What the exercise asks: Present the data once more in exactly its original form.

Supplied information:
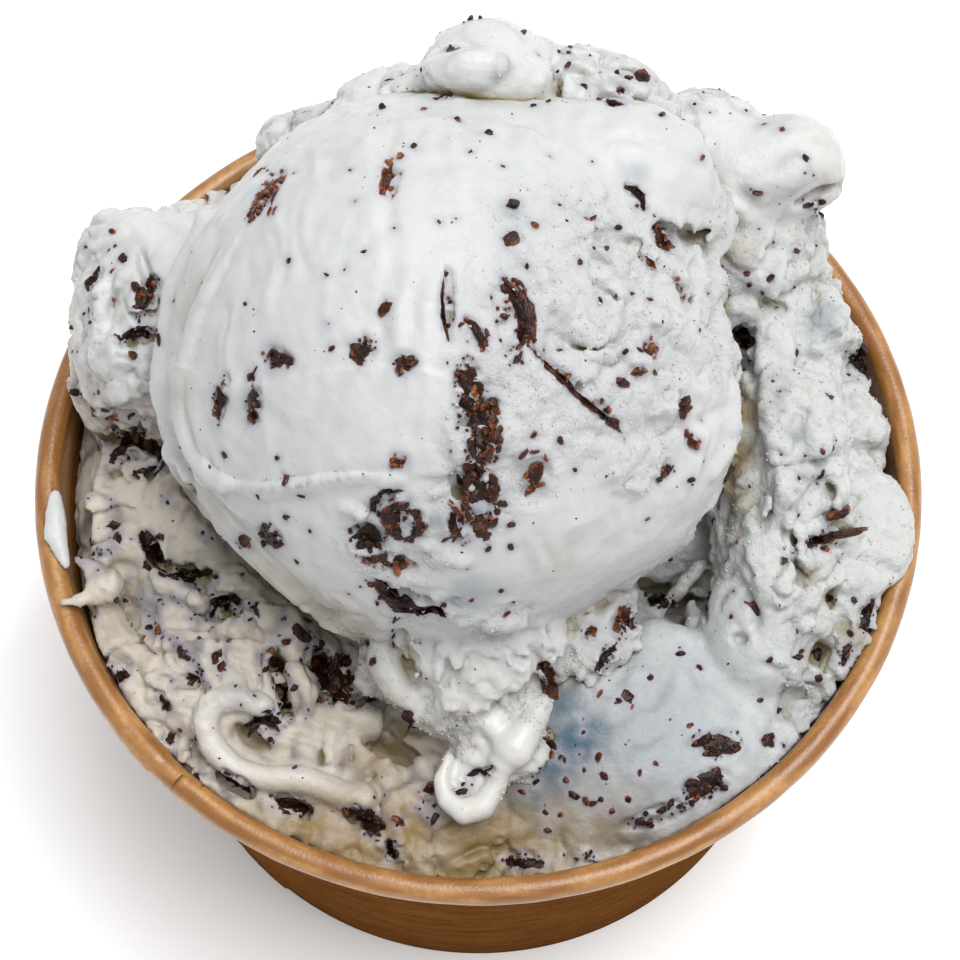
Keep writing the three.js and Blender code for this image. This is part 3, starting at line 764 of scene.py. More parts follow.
# Ridges (height above 0), grooves (below 0) and steps, as lines drawn through the pixels where
# they are seen: height, width, then the points. A step stands proud on its right-hand side.
RIDGES = [
    (-1.1, 1.2, (218, 238), (190, 296), (172, 352), (172, 395)),
    (-0.5, 1.6, (262, 250), (222, 320), (206, 375), (208, 420), (245, 465)),
    (-0.55, 0.75, (560, 430), (620, 438), (680, 428), (738, 402)),
    (-1.0, 0.35, (449, 268), (444, 300), (448, 338)),
    (-0.5, 0.6, (598, 150), (620, 137), (660, 148), (700, 165), (733, 192)),
    (-0.8, 0.4, (626, 188), (636, 194), (643, 207)),
    (-0.5, 0.6, (180, 452), (205, 486), (247, 532), (300, 588), (338, 618)),
    (0.45, 0.5, (176, 462), (203, 500), (243, 546), (290, 594), (320, 618)),
    (-0.5, 0.5, (168, 440), (192, 476), (235, 520), (280, 566)),
    (0.4, 0.6, (186, 452), (215, 488), (262, 530)),
    (-0.5, 0.6, (290, 600), (330, 612), (372, 618)),
    (0.5, 0.6, (296, 616), (340, 630), (380, 634)),
    (0.35, 0.8, (455, 235), (430, 300), (424, 370)),
    (-0.5, 0.5, (380, 600), (420, 612), (450, 606)),
    (-0.45, 0.4, (598, 645), (606, 660), (617, 676)),
    (0.7, 1.0, (384, 612), (380, 640), (388, 672), (408, 700)),
    (-0.9, 0.6, (402, 628), (406, 655), (418, 682)),
    (0.9, 1.1, (155, 578), (185, 592), (216, 617)),
    (-0.8, 0.4, (276, 657), (283, 690), (293, 723)),
    (0.8, 0.9, (290, 645), (300, 675), (317, 708)),
    (-1.0, 0.7, (145, 531), (157, 560), (181, 573), (212, 576)),
    (-0.9, 0.6, (205, 612), (228, 606), (250, 622)),
    (-0.8, 0.6, (116, 470), (122, 446), (142, 441), (160, 455)),
    (-0.8, 0.8, (739, 405), (752, 425), (745, 445), (722, 476)),
    (0.6, 1.0, (757, 320), (770, 420), (788, 520)),
    (-0.6, 0.7, (755, 240), (780, 252), (810, 240)),
    (-0.7, 0.5, (266, 728), (300, 738), (331, 745)),
    (0.6, 0.8, (200, 655), (180, 640), (160, 645)),
    (-0.5, 0.6, (820, 640), (800, 690), (770, 730)),
]
STEPS = [(0.8, 8.0, (401, 478), (350, 480), (303, 488), (278, 492), (242, 491), (212, 484),
          (190, 462))]


def nearest_on_line(points, line):
    """Distance of each point from a line of points, and which side of it the point is on."""
    best = np.full(len(points), np.inf)
    side = np.zeros(len(points))
    for a, b in zip(line, line[1:]):
        run = b - a
        part = np.clip((points - a) @ run / (run @ run), 0, 1)
        off = points - (a + part[:, None] * run)
        gap = np.linalg.norm(off, axis=1)
        outward = np.cross(run, a - SCOOP_AT)
        closer = gap < best
        best = np.where(closer, gap, best)
        side = np.where(closer, off @ outward / np.linalg.norm(outward), side)
    return best, side


def drawn(skin, tree, seen):
    """Points of a skin near a line drawn through pixels, and the line itself."""
    hits = [seen_on(tree, px, py)[0] for px, py in smooth_path(seen, 6 * len(seen))]
    line = np.array([hit for hit in hits if hit is not None])
    low, high = line.min(0) - 12, line.max(0) + 12
    near = np.nonzero(((skin.points > low) & (skin.points < high)).all(1))[0]
    return near, line


def from_ends(points, line):
    """Distance of each point from the nearer end of a line."""
    return np.minimum(*(np.linalg.norm(points - end, axis=1) for end in line[[0, -1]]))


def line_relief(skin, tree, other):
    """Ridges and grooves on one skin, where the other doesn't hide them."""
    relief = np.zeros(len(skin.points))
    wander = noise(skin.points, 2.2, 21)
    for height, width, *seen in RIDGES:
        middle = seen[len(seen) // 2]
        if seen_on(tree, *middle)[2] > seen_on(other, *middle)[2]:
            continue
        near, line = drawn(skin, tree, seen)
        gap, _ = nearest_on_line(skin.points[near], line)
        fade = 0.35 + 0.65 * ease(from_ends(skin.points[near], line), 0, 2.5)
        strength = (0.8 + 0.5 * wander[near]) * fade
        relief[near] += height * strength * bell(gap + 0.25 * wander[near], width)
    return relief


def step_relief(skin, tree):
    """Raises one side of each step, highest at the step itself."""
    relief = np.zeros(len(skin.points))
    for height, length, *seen in STEPS:
        near, line = drawn(skin, tree, seen)
        gap, side = nearest_on_line(skin.points[near], line)
        above = ease(side, -0.25, 0.25) * np.exp(-np.maximum(gap, 0) / length)
        fade = ease(from_ends(skin.points[near], line), 0, 4)
        relief[near] += height * above * fade * (gap < 11)
    return relief


def crease_net(points, size, seed):
    """Thin winding creases, open only here and there: 1 in a crease, 0 elsewhere."""
    open_here = ease(noise(points, 2.5 * size, seed + 1), -0.05, 0.35)
    return open_here * bell(noise(points, size, seed), 0.07)


def torn_share(points):
    """1 where the scoop's surface is torn and snow-like, 0 where the spoon has smoothed it."""
    chunk = ease(-points[:, 1], 18, 22) * ease(-points[:, 2], -68, -65)
    edge = 0.5 * noise(points, 6, 36)
    torn = np.maximum(spots(points, TORN), chunk) + edge * spots(points, TORN)
    return np.clip(torn, 0, 1) * (1 - spots(points, wet_places))


def marbling(points):
    """Streaks of cocoa drawn out through the ice cream, 0 to 1."""
    warped = points + 1.6 * np.column_stack([noise(points, 4.5, seed) for seed in (73, 74, 75)])
    return bell(noise(warped, 4.2, 76), 0.17) * ease(noise(points, 8, 77), -0.3, 0.2)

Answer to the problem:
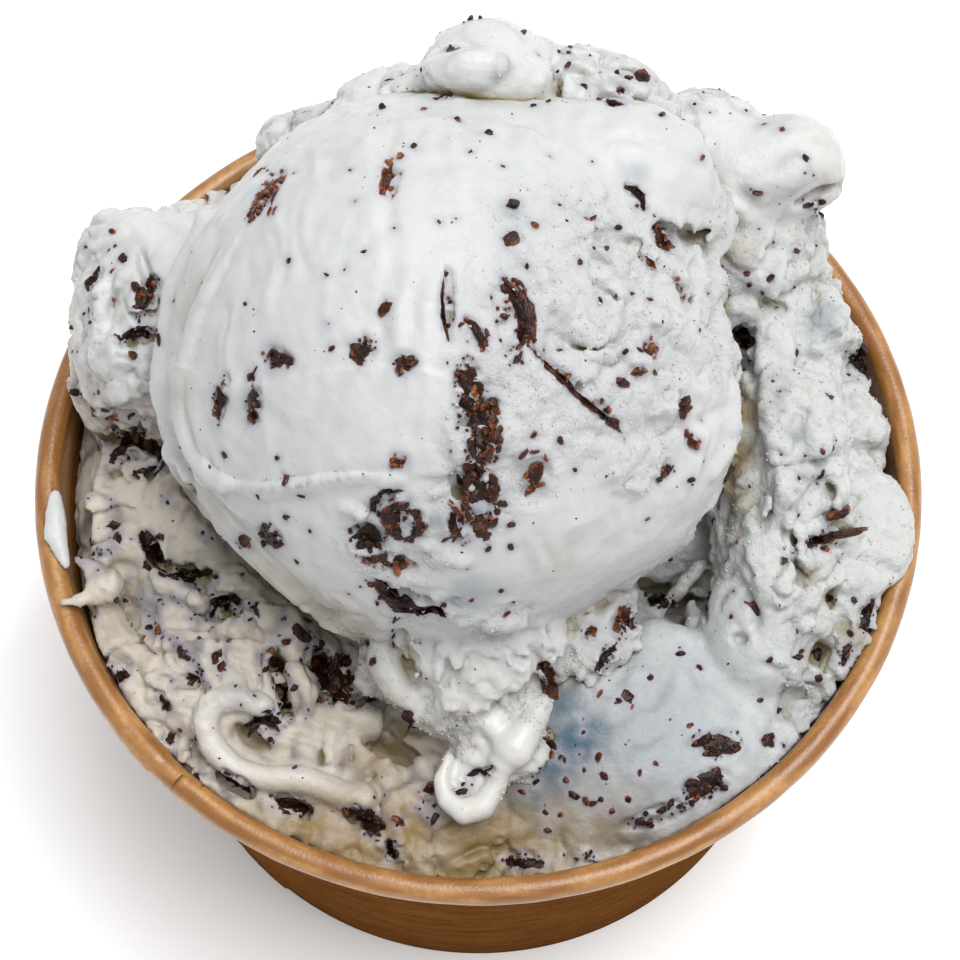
Keep writing the three.js and Blender code for this image. This is part 3, starting at line 764 of scene.py. More parts follow.
# Ridges (height above 0), grooves (below 0) and steps, as lines drawn through the pixels where
# they are seen: height, width, then the points. A step stands proud on its right-hand side.
RIDGES = [
    (-1.1, 1.2, (218, 238), (190, 296), (172, 352), (172, 395)),
    (-0.5, 1.6, (262, 250), (222, 320), (206, 375), (208, 420), (245, 465)),
    (-0.55, 0.75, (560, 430), (620, 438), (680, 428), (738, 402)),
    (-1.0, 0.35, (449, 268), (444, 300), (448, 338)),
    (-0.5, 0.6, (598, 150), (620, 137), (660, 148), (700, 165), (733, 192)),
    (-0.8, 0.4, (626, 188), (636, 194), (643, 207)),
    (-0.5, 0.6, (180, 452), (205, 486), (247, 532), (300, 588), (338, 618)),
    (0.45, 0.5, (176, 462), (203, 500), (243, 546), (290, 594), (320, 618)),
    (-0.5, 0.5, (168, 440), (192, 476), (235, 520), (280, 566)),
    (0.4, 0.6, (186, 452), (215, 488), (262, 530)),
    (-0.5, 0.6, (290, 600), (330, 612), (372, 618)),
    (0.5, 0.6, (296, 616), (340, 630), (380, 634)),
    (0.35, 0.8, (455, 235), (430, 300), (424, 370)),
    (-0.5, 0.5, (380, 600), (420, 612), (450, 606)),
    (-0.45, 0.4, (598, 645), (606, 660), (617, 676)),
    (0.7, 1.0, (384, 612), (380, 640), (388, 672), (408, 700)),
    (-0.9, 0.6, (402, 628), (406, 655), (418, 682)),
    (0.9, 1.1, (155, 578), (185, 592), (216, 617)),
    (-0.8, 0.4, (276, 657), (283, 690), (293, 723)),
    (0.8, 0.9, (290, 645), (300, 675), (317, 708)),
    (-1.0, 0.7, (145, 531), (157, 560), (181, 573), (212, 576)),
    (-0.9, 0.6, (205, 612), (228, 606), (250, 622)),
    (-0.8, 0.6, (116, 470), (122, 446), (142, 441), (160, 455)),
    (-0.8, 0.8, (739, 405), (752, 425), (745, 445), (722, 476)),
    (0.6, 1.0, (757, 320), (770, 420), (788, 520)),
    (-0.6, 0.7, (755, 240), (780, 252), (810, 240)),
    (-0.7, 0.5, (266, 728), (300, 738), (331, 745)),
    (0.6, 0.8, (200, 655), (180, 640), (160, 645)),
    (-0.5, 0.6, (820, 640), (800, 690), (770, 730)),
]
STEPS = [(0.8, 8.0, (401, 478), (350, 480), (303, 488), (278, 492), (242, 491), (212, 484),
          (190, 462))]


def nearest_on_line(points, line):
    """Distance of each point from a line of points, and which side of it the point is on."""
    best = np.full(len(points), np.inf)
    side = np.zeros(len(points))
    for a, b in zip(line, line[1:]):
        run = b - a
        part = np.clip((points - a) @ run / (run @ run), 0, 1)
        off = points - (a + part[:, None] * run)
        gap = np.linalg.norm(off, axis=1)
        outward = np.cross(run, a - SCOOP_AT)
        closer = gap < best
        best = np.where(closer, gap, best)
        side = np.where(closer, off @ outward / np.linalg.norm(outward), side)
    return best, side


def drawn(skin, tree, seen):
    """Points of a skin near a line drawn through pixels, and the line itself."""
    hits = [seen_on(tree, px, py)[0] for px, py in smooth_path(seen, 6 * len(seen))]
    line = np.array([hit for hit in hits if hit is not None])
    low, high = line.min(0) - 12, line.max(0) + 12
    near = np.nonzero(((skin.points > low) & (skin.points < high)).all(1))[0]
    return near, line


def from_ends(points, line):
    """Distance of each point from the nearer end of a line."""
    return np.minimum(*(np.linalg.norm(points - end, axis=1) for end in line[[0, -1]]))


def line_relief(skin, tree, other):
    """Ridges and grooves on one skin, where the other doesn't hide them."""
    relief = np.zeros(len(skin.points))
    wander = noise(skin.points, 2.2, 21)
    for height, width, *seen in RIDGES:
        middle = seen[len(seen) // 2]
        if seen_on(tree, *middle)[2] > seen_on(other, *middle)[2]:
            continue
        near, line = drawn(skin, tree, seen)
        gap, _ = nearest_on_line(skin.points[near], line)
        fade = 0.35 + 0.65 * ease(from_ends(skin.points[near], line), 0, 2.5)
        strength = (0.8 + 0.5 * wander[near]) * fade
        relief[near] += height * strength * bell(gap + 0.25 * wander[near], width)
    return relief


def step_relief(skin, tree):
    """Raises one side of each step, highest at the step itself."""
    relief = np.zeros(len(skin.points))
    for height, length, *seen in STEPS:
        near, line = drawn(skin, tree, seen)
        gap, side = nearest_on_line(skin.points[near], line)
        above = ease(side, -0.25, 0.25) * np.exp(-np.maximum(gap, 0) / length)
        fade = ease(from_ends(skin.points[near], line), 0, 4)
        relief[near] += height * above * fade * (gap < 11)
    return relief


def crease_net(points, size, seed):
    """Thin winding creases, open only here and there: 1 in a crease, 0 elsewhere."""
    open_here = ease(noise(points, 2.5 * size, seed + 1), -0.05, 0.35)
    return open_here * bell(noise(points, size, seed), 0.07)


def torn_share(points):
    """1 where the scoop's surface is torn and snow-like, 0 where the spoon has smoothed it."""
    chunk = ease(-points[:, 1], 18, 22) * ease(-points[:, 2], -68, -65)
    edge = 0.5 * noise(points, 6, 36)
    torn = np.maximum(spots(points, TORN), chunk) + edge * spots(points, TORN)
    return np.clip(torn, 0, 1) * (1 - spots(points, wet_places))


def marbling(points):
    """Streaks of cocoa drawn out through the ice cream, 0 to 1."""
    warped = points + 1.6 * np.column_stack([noise(points, 4.5, seed) for seed in (73, 74, 75)])
    return bell(noise(warped, 4.2, 76), 0.17) * ease(noise(points, 8, 77), -0.3, 0.2)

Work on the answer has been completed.